И вот, что он мне поведал…
Сначала, что если он не поедет дальше на следующем автобусе, то “мама заругает”.
Выяснилось, что по автобусам так же ходят мама и старшая сестра Алемчика.
На вопрос “А что это ты пел?” ребёнок, отведя глаза, ответил “Не помню. Мама учила. Вроде, это молитва”. Ему всего восемь и по транспорту побирается первый год. Учиться может и пойдёт, если к концу лета все вместе наберут денег на приличную одежду и учебники (что чрезвычайно тяжело при матери, которая “часто грустная, и, поэтому, выпивать приходится”). Алемчик очень хочет в школу, к общению. Он верит в светлое будущее и ежедневная “работа” в автобусах его не устраивает. А потом приехал следующий девятнадцатый и мы благополучно зашли. Народ с удивлением  посмотрел на нерусифицированного беженца, который под конец приветливо помахал мне ручкой и сказал: “До встречи!”
И это только один из многих примеров детского попрошайничества.
Если вникнуть поглубже в транспортную жизнь, то вот что получается.
Друг друга транспортные нищие знают: волей-неволей приходится встречаться. Но стараются держаться на расстоянии. Конкуренция как никак. Контролёры относятся к бедным не плохо и не хорошо. Кто-то жалеет, кто-то пытается держать имидж своего энного парка, а кто-то просто не хочет связываться. Главное – чтоб не больше одной остановки…
Выхожу на Базаре. Толкотня. Родные восточные вопли: “Манты горячие берём, манты!”, “Шашлык свежий!”, и “Мороженое желающие берём! Берём?” Ко мне подходит девчонка лет 11 с подносом мант. Завязался разговор. Как и следовало ожидать: она нигде не учится. Из бессвязной неграмотной русской речи я смогла уяснить, что где-то, когда-то в далёком детстве она ходила в школу. Так и осталось непонятным: то ли им с семьёй пришлось бежать в Алматы, то ли их просто выбросили на улицу. А теперь мать у кого-то печёт, а в школу помощницу посылать не хочет (“И так жить не на что!”).

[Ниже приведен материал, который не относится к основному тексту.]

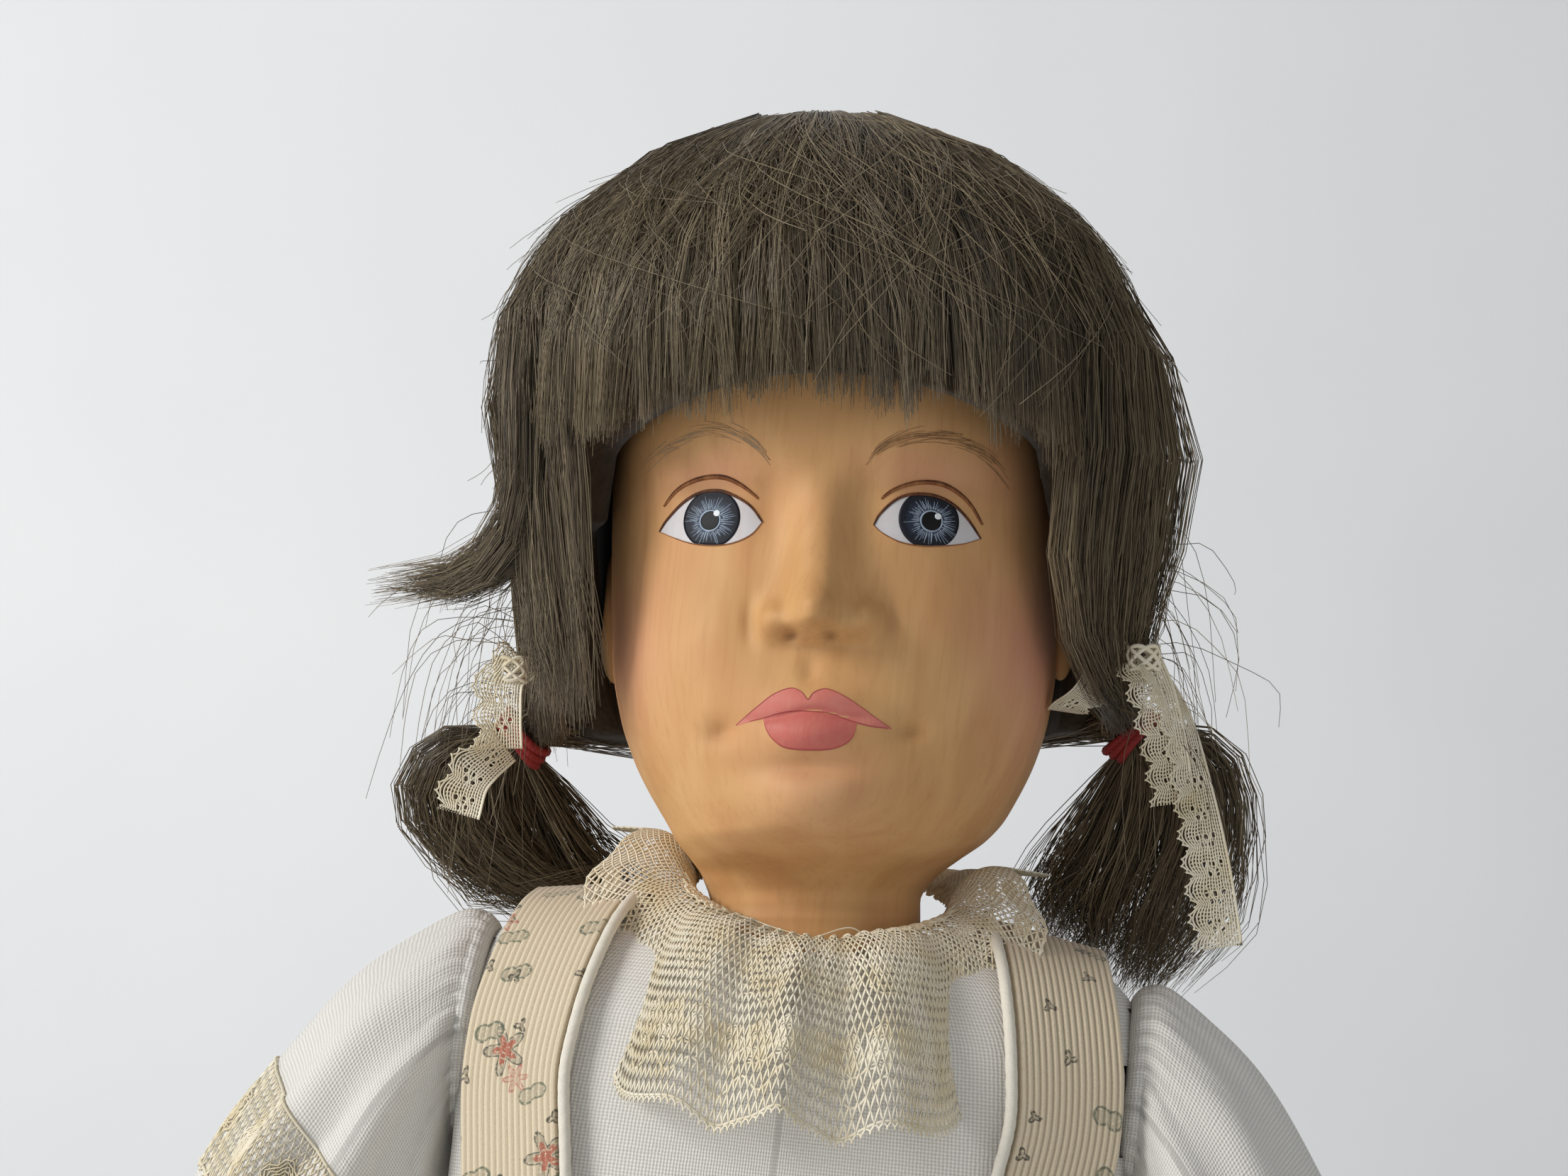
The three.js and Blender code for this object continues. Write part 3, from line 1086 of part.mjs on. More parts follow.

Трудно идти по Базару днём. Смотрю направо – стоит пожилой мужчина с коробкой “Сборы на храм”. Налево – светлая девушка с грудным ребёнком, а чуть поотдаль второй, “взрослый” лет 8-9. Я знаю, что мужчина бы рад рассказать много про свой храм, да только вот никак времени не найти. И молодая мама готова пожаловаться мне на жизнь, но ребёнок заплакал (зубки у него режутся), и ей пришлось его успокаивать.
Под ногами мельтешатся детки-беженцы. Дальше по тротуару – ещё нищие, инвалиды. Напротив них – гадалки. Порой даже страшно становится: как судьба могла их всех заставить побираться?
Уже вечером, около ЦУМа подошёл ко мне дяденька с ребёнком и попросил на хлеб. Как всегда: он инвалид, жена в больнице. Ребёнку 8 лет. Зовут Руслан. Смышлённый такой, но нигде не учится. “Друзья обещали в интернат, что в Тастаке, на будущий год помочь пристроить. Там платно, но друзья помогут. Нельзя Русланчику без образования оставаться.” Да. Никак нельзя.
По улицам он гуляет только с папой и денег сам никогда не просил. Он, как и Алемчик, верит, что пойдёт учиться.
Странное получается дело: нас пихнули как-то на самосуществование. Никто никогда не станет помогать нашим нищим. Никто не станет искать по автобусам одиноких детей и, снабжая одеждой и пропитанием, посылать их учиться. Помочь можем только мы, рядовые “земляки”. Да, у нас тоже порой проблемы. Да, и у нас бывают последние деньги на хлеб (хотя иногда и их нет). Но всё же нам лучше.И в конце концов: если не мы, то кто?